Candidate: “If I were St. Peter you couldn’t vote for me. You wouldn’t be in my district.”

Sonny: “Mother, we’re going to play elephants at the zoo and we want you to help us.”

Mother: “What on earth can I do?”

Sonny: “You can be the lady who gives them peanuts and candy.”

A lady going from home for the day locked everything up well, and for the grocer’s benefit wrote on a card:

“All out. Don’t leave anything.”

This she stuck on the door. On her return home she found her house ransacked and all her choicest possessions gone. To the card on the door was added:

“Thanks! We haven’t left much.”

All publishers of periodicals receive curious letters from their readers, but the following written to the Christian Science Monitor stands out as the gem of the year: “Dear Sir: When I subscribed a year ago you stated that if I was not satisfied at the end of the year I could have my money back. Well, I would like to have it back. On second thought, to save you trouble, you might apply it on my next year’s subscription.”

A lad, watching a house painter at work, said, “How many coats do you give it?”

“Two,” said the painter.

“Then,” said the lad, “if you would give it three coats, would the third one be an overcoat?”

“No, Sonny,” said the painter, “that would be a waste coat.”

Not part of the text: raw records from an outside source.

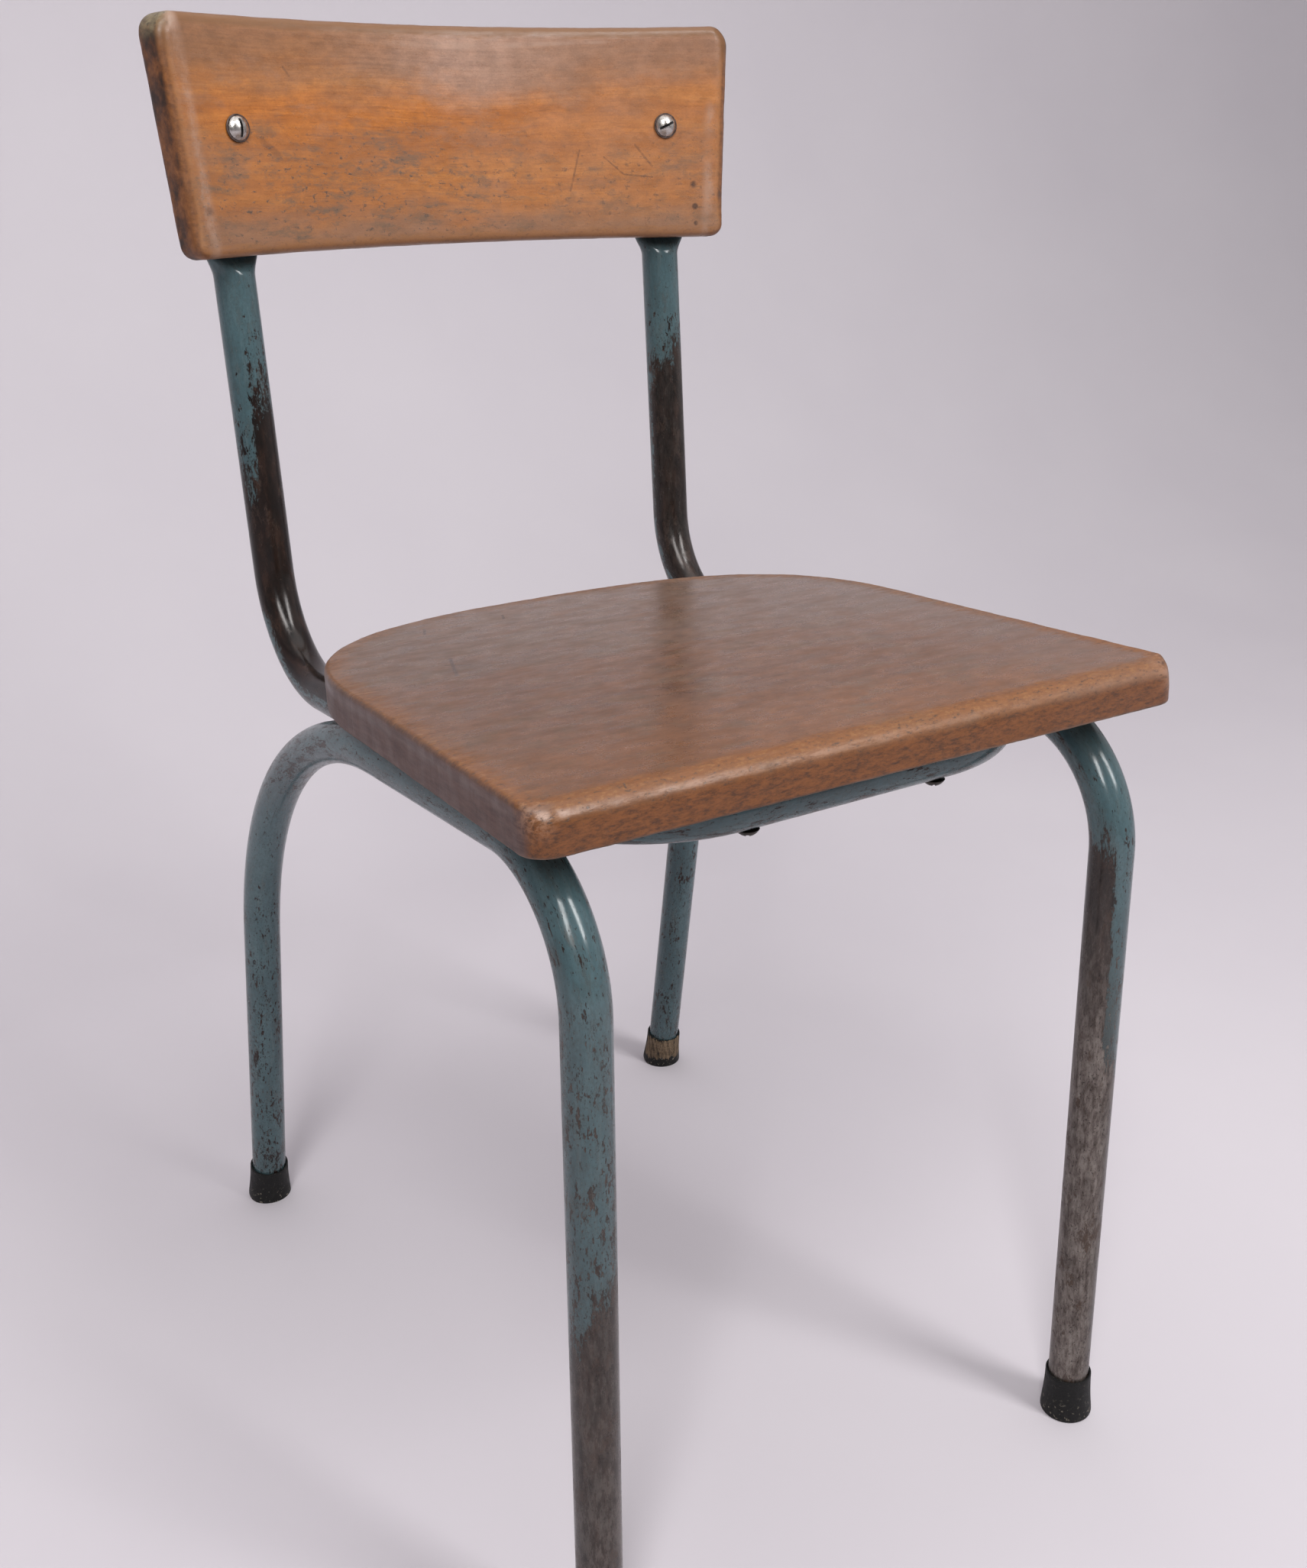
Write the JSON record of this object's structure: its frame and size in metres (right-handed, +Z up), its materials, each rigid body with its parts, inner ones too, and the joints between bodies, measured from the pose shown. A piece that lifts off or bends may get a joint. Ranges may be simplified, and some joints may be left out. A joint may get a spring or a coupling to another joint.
{
  "type": "chair",
  "caption": "Weathered school chair with a bent-tube frame in chipped paint, a solid wood seat and a curved wood backrest.",
  "frame": {"origin": "on the floor, in the middle of the four feet", "axes": "+Z up, -Y the way that a sitter faces, +X to the right of someone who looks at the chair from its front"},
  "size_m": [0.3494, 0.4717, 0.7355],
  "materials": {
    "frame_paint": "glossy petrol blue paint, chipped and rubbed to brown steel",
    "seat_wood": "worn satin varnish, grey-brown",
    "backrest_wood": "worn satin varnish, orange-brown",
    "ferrule_rubber": "scuffed",
    "dark_steel": "dull and browned",
    "bright_steel": "rubbed bright"
  },
  "bodies": {
    "root": {"seat_board": "seat_wood", "backrest_board": "backrest_wood", "left_leg_hoop": "frame_paint", "right_leg_hoop": "frame_paint", "back_frame_tube": "frame_paint", "front_left_ferrule": "ferrule_rubber", "front_right_ferrule": "ferrule_rubber", "rear_left_ferrule": "ferrule_rubber", "rear_right_ferrule": "ferrule_rubber", "front_left_seat_screw": "dark_steel", "front_right_seat_screw": "dark_steel", "rear_left_seat_screw": "dark_steel", "rear_right_seat_screw": "dark_steel", "left_backrest_screw": "bright_steel", "right_backrest_screw": "bright_steel", "left_backrest_washer": "dark_steel", "right_backrest_washer": "dark_steel", "left_backrest_nut": "dark_steel", "right_backrest_nut": "dark_steel", "left_front_weld": "frame_paint", "left_rear_weld": "frame_paint", "right_front_weld": "frame_paint", "right_rear_weld": "frame_paint"}
  },
  "joints": []
}
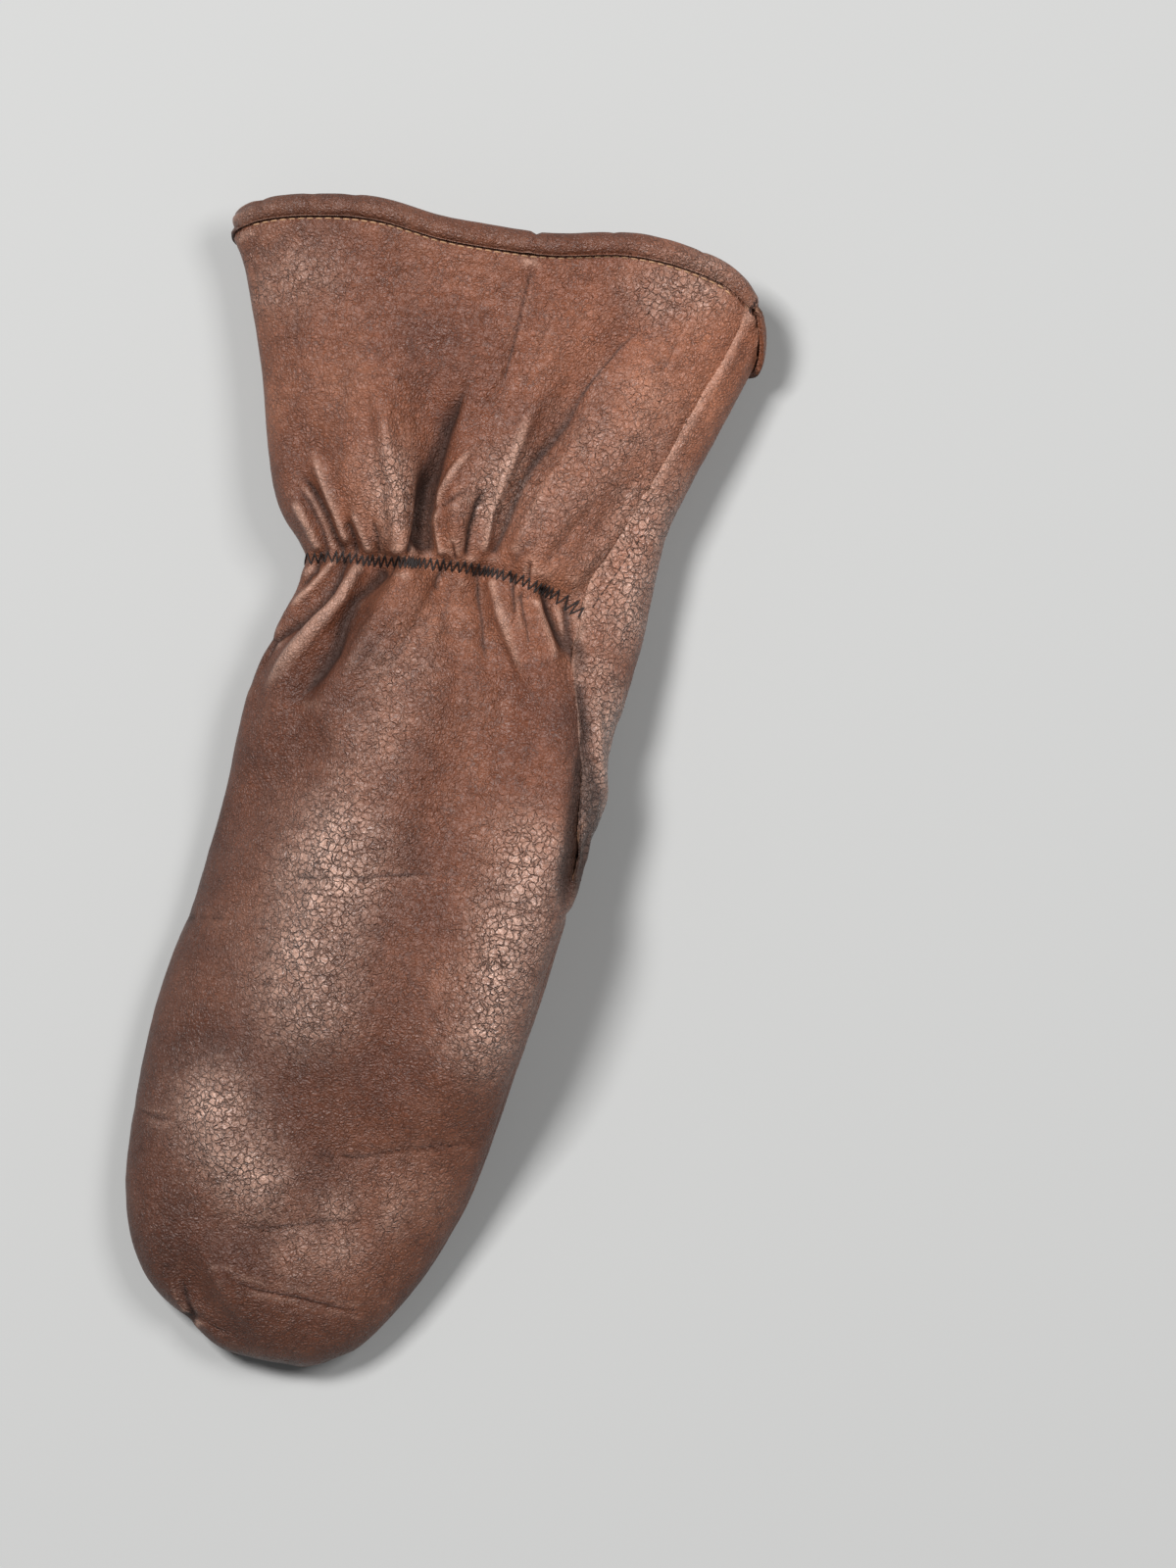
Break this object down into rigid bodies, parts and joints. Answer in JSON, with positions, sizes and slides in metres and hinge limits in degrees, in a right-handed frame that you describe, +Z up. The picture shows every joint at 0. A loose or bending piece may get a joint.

Teacher: “What are the people of New York noted for?”

Boy: “For their stupidity.”

Teacher: “Whatever gave you that idea?”

Boy: “The book says the population is very dense.”

Lady Tourist: “Do you have any outstanding sights around here?”

Hotel clerk: “Yes, madam. We have the only helium plant in existence in the world.”

Lady tourist: “And is it in bloom now?

“I hear your son is on the football team. What position does he play?”

“I think he’s one of the drawbacks.”

The man who says his wife can’t take a joke, forgets himself.

If we think we are getting too much government, what would happen if we got all the government we are paying for?

A small boy was asked to give the definition of steam. His answer was: “Steam is water gone crazy with the heat.”

“There’s no use denying it,” observed Farmer Filkins. “Old Tumbleton is the man to send to Congress.”

“I don’t know so much about that,” persisted Farmer Fowler.

“Well, I do. He’s for the farmer every time. Why, he says if he’s elected he’ll introduce a bill to stop importing French fried potatoes.”

Asked the interested friend, “Why did you leave the girl’s house so early?”

Answered the distressed young man, “While we were sitting on the sofa, she turned out the light. Guess I can take a hint!”

The high cost of living is no joke – nor, for that matter, is the average joke.

The wife smiled at her husband when he got home from the office. “Poor darling!” she said, “you must be hungry. Would you like some tender chops with golden-brown potatoes and green peas, and mushrooms on toast?”

“No, darling,” said her husband, “let’s save money and eat at home.”


1 Comment »

  1. Ah, the dense population of New York! I’ve met some of them.